- Brief
Write out, exactly as given, every line from the one holding "and levels off" to the one holding "bpy.data.objects.remove(obj)", including both.

•••••

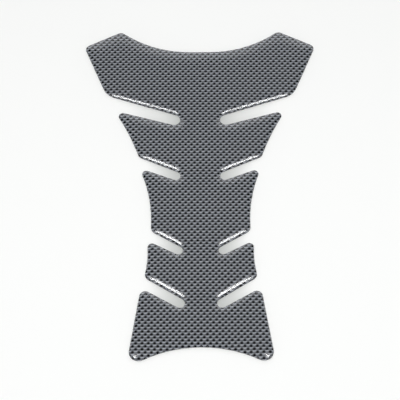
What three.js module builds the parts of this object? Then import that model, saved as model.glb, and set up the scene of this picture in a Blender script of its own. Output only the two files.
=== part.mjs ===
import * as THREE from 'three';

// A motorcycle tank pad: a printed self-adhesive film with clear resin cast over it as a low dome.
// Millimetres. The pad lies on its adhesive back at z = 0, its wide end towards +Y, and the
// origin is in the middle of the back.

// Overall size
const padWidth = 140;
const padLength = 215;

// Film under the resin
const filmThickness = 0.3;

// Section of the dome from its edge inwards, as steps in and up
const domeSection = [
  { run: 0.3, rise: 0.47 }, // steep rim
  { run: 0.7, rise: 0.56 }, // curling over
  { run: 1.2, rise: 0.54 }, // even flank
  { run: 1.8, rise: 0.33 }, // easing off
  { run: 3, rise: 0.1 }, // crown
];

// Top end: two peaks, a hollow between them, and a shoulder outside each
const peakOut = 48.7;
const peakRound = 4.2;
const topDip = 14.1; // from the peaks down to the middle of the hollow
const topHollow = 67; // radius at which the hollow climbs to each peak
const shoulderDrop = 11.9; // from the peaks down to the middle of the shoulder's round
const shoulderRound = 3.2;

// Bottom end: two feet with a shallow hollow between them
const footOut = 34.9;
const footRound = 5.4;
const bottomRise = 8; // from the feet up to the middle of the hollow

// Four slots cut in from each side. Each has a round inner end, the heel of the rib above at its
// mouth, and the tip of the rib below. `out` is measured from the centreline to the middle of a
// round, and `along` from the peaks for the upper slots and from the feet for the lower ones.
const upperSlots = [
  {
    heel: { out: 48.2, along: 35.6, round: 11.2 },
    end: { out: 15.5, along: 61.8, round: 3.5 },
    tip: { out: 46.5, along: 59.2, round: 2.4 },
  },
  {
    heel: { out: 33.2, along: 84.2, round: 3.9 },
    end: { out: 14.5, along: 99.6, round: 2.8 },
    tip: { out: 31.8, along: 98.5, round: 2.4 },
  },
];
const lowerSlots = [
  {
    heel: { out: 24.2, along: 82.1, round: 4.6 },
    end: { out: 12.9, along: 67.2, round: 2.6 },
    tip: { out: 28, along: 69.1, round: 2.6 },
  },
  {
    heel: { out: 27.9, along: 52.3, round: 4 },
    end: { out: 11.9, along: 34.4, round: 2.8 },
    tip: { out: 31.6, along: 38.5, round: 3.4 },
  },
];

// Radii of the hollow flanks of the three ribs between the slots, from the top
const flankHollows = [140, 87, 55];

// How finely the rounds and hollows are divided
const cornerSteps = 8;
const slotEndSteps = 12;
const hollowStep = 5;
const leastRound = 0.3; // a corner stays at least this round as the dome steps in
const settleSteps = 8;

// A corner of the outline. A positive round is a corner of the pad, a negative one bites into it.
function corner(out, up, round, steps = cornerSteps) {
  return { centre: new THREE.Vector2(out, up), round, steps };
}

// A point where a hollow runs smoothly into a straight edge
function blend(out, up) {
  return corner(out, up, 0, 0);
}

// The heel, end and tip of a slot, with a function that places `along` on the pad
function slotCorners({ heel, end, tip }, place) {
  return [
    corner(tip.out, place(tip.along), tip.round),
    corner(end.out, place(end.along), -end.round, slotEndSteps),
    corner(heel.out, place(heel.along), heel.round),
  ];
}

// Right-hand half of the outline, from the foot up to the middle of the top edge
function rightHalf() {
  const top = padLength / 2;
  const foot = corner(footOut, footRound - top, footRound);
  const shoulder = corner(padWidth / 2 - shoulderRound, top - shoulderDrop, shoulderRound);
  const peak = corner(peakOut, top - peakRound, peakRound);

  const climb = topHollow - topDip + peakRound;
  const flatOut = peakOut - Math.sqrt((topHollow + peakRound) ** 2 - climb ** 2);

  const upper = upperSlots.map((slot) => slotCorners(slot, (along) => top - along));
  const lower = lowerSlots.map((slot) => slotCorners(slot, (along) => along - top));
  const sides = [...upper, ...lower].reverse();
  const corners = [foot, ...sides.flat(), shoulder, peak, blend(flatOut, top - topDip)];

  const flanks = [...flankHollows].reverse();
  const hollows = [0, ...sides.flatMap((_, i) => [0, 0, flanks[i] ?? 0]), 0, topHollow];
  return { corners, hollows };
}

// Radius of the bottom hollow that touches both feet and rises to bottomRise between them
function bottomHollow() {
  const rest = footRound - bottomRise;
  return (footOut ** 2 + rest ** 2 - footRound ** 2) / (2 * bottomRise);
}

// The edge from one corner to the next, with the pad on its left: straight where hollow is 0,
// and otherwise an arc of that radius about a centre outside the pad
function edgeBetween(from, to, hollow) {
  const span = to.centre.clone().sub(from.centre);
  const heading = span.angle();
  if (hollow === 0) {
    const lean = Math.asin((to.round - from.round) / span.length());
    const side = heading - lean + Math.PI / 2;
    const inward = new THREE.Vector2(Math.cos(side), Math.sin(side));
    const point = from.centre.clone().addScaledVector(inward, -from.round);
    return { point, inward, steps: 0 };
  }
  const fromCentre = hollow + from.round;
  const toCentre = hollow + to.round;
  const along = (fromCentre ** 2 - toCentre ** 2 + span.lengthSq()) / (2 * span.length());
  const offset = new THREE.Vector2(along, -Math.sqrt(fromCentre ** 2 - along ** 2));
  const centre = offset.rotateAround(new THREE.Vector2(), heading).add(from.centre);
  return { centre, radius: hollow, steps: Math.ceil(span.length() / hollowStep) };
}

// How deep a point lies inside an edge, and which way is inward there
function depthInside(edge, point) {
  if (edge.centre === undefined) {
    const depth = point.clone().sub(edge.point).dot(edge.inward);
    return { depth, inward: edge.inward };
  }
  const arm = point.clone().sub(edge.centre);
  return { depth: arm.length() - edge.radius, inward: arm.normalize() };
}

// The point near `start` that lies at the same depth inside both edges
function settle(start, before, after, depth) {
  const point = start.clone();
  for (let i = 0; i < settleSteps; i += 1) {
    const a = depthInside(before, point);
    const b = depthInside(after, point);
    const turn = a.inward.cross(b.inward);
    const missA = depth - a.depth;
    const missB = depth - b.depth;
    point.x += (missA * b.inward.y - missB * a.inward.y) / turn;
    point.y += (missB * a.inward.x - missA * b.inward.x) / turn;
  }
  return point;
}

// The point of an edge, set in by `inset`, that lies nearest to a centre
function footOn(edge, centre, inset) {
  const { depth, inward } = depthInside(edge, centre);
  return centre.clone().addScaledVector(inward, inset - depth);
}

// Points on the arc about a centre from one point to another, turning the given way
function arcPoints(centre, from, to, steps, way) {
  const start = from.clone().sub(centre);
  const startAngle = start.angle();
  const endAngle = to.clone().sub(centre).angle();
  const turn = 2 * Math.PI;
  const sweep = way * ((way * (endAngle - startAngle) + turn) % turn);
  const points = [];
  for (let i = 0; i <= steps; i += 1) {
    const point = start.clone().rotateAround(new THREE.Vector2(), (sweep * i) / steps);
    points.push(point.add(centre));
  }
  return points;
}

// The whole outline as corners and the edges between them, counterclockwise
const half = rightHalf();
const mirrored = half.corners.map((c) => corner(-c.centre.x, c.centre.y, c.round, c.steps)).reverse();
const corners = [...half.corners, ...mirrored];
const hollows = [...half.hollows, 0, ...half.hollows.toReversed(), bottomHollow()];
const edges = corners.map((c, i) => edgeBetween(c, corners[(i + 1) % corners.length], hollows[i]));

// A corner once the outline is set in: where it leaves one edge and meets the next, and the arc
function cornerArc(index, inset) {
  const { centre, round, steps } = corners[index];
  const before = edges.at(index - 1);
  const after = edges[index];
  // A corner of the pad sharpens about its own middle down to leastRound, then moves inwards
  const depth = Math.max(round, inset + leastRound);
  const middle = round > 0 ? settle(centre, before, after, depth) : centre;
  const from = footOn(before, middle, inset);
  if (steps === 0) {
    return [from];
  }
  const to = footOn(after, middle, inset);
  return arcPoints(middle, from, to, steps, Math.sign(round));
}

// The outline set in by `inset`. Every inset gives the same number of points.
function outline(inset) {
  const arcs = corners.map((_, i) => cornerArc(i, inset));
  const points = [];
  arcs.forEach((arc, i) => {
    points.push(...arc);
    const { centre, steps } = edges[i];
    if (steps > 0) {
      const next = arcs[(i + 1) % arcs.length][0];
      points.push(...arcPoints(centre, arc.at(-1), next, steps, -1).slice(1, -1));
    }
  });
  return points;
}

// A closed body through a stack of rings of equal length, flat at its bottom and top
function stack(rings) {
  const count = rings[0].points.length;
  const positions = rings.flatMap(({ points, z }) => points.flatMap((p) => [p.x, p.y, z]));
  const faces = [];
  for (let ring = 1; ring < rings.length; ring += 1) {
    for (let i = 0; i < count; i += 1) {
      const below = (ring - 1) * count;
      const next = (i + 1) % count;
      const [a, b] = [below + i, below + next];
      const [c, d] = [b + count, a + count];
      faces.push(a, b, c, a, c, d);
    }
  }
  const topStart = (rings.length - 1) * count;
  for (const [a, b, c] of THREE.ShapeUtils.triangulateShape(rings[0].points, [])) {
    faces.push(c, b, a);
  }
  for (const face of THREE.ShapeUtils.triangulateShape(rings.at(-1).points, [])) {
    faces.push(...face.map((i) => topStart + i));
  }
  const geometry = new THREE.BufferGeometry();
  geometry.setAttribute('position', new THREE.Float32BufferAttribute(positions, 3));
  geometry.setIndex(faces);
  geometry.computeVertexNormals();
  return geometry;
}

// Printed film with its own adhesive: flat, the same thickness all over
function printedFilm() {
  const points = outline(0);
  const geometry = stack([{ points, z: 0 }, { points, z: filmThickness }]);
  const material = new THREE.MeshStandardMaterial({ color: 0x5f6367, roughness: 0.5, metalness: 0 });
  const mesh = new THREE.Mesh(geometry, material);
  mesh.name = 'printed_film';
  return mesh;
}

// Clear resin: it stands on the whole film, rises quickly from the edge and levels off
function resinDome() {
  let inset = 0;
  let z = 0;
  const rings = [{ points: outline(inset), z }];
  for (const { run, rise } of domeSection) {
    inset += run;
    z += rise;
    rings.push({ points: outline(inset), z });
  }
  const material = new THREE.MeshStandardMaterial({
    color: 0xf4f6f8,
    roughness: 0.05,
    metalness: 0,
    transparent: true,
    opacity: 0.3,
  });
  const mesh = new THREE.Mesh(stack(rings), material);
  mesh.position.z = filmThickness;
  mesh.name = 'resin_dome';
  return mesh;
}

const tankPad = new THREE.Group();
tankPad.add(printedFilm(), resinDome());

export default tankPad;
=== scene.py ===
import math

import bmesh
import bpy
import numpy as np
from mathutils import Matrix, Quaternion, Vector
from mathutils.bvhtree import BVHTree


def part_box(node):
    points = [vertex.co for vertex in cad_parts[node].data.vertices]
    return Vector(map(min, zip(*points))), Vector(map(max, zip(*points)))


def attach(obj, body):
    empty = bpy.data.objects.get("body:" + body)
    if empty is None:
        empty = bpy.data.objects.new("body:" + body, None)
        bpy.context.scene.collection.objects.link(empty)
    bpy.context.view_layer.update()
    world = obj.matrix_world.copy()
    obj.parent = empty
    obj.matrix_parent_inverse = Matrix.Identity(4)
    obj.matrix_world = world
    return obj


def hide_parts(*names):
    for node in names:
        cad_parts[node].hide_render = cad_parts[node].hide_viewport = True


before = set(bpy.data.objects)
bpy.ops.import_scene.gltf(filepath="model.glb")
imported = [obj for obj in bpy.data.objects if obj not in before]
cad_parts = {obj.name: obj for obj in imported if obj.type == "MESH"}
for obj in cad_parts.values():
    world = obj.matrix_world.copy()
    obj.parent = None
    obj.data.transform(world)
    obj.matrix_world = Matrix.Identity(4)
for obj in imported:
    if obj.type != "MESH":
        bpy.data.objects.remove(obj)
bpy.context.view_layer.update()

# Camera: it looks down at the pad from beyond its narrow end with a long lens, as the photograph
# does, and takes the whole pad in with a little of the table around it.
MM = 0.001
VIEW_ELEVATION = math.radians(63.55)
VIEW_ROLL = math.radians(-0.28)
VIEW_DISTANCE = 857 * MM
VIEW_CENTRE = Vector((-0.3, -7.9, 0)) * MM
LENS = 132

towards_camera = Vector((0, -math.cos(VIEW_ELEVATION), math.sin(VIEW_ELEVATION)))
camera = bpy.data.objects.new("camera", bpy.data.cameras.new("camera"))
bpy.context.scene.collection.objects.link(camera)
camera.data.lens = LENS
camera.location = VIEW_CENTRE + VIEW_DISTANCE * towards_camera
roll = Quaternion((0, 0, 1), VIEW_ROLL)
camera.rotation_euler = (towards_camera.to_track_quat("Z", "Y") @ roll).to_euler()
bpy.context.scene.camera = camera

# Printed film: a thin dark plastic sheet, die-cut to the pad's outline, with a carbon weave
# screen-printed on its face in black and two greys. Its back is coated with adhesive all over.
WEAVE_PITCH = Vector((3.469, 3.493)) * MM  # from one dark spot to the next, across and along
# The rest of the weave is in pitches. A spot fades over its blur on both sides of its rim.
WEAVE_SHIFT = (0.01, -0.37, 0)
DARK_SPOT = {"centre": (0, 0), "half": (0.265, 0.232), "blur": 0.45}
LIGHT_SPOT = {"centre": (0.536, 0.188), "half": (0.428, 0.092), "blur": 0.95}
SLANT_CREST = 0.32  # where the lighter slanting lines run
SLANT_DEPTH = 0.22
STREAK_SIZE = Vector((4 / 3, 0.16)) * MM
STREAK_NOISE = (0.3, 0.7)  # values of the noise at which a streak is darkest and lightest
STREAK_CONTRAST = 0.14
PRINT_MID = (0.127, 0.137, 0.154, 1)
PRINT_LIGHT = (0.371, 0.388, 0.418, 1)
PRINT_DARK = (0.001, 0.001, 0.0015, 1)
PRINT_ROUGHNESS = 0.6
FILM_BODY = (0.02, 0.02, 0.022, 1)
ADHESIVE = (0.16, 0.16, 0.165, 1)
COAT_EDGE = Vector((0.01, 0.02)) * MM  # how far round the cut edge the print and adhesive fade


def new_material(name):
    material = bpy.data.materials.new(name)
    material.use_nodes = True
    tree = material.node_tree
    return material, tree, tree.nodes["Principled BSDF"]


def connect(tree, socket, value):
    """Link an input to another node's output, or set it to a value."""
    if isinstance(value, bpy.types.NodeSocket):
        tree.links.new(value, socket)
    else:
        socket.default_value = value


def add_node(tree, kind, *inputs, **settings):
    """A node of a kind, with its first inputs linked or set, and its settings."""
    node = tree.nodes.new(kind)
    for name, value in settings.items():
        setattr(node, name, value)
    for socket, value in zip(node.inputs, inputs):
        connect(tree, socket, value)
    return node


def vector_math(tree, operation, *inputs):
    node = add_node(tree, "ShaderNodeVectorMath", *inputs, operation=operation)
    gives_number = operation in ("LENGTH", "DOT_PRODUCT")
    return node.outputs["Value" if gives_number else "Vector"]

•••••

- Response to the exercise
// Clear resin: it stands on the whole film, rises quickly from the edge and levels off
function resinDome() {
  let inset = 0;
  let z = 0;
  const rings = [{ points: outline(inset), z }];
  for (const { run, rise } of domeSection) {
    inset += run;
    z += rise;
    rings.push({ points: outline(inset), z });
  }
  const material = new THREE.MeshStandardMaterial({
    color: 0xf4f6f8,
    roughness: 0.05,
    metalness: 0,
    transparent: true,
    opacity: 0.3,
  });
  const mesh = new THREE.Mesh(stack(rings), material);
  mesh.position.z = filmThickness;
  mesh.name = 'resin_dome';
  return mesh;
}

const tankPad = new THREE.Group();
tankPad.add(printedFilm(), resinDome());

export default tankPad;
=== scene.py ===
import math

import bmesh
import bpy
import numpy as np
from mathutils import Matrix, Quaternion, Vector
from mathutils.bvhtree import BVHTree


def part_box(node):
    points = [vertex.co for vertex in cad_parts[node].data.vertices]
    return Vector(map(min, zip(*points))), Vector(map(max, zip(*points)))


def attach(obj, body):
    empty = bpy.data.objects.get("body:" + body)
    if empty is None:
        empty = bpy.data.objects.new("body:" + body, None)
        bpy.context.scene.collection.objects.link(empty)
    bpy.context.view_layer.update()
    world = obj.matrix_world.copy()
    obj.parent = empty
    obj.matrix_parent_inverse = Matrix.Identity(4)
    obj.matrix_world = world
    return obj


def hide_parts(*names):
    for node in names:
        cad_parts[node].hide_render = cad_parts[node].hide_viewport = True


before = set(bpy.data.objects)
bpy.ops.import_scene.gltf(filepath="model.glb")
imported = [obj for obj in bpy.data.objects if obj not in before]
cad_parts = {obj.name: obj for obj in imported if obj.type == "MESH"}
for obj in cad_parts.values():
    world = obj.matrix_world.copy()
    obj.parent = None
    obj.data.transform(world)
    obj.matrix_world = Matrix.Identity(4)
for obj in imported:
    if obj.type != "MESH":
        bpy.data.objects.remove(obj)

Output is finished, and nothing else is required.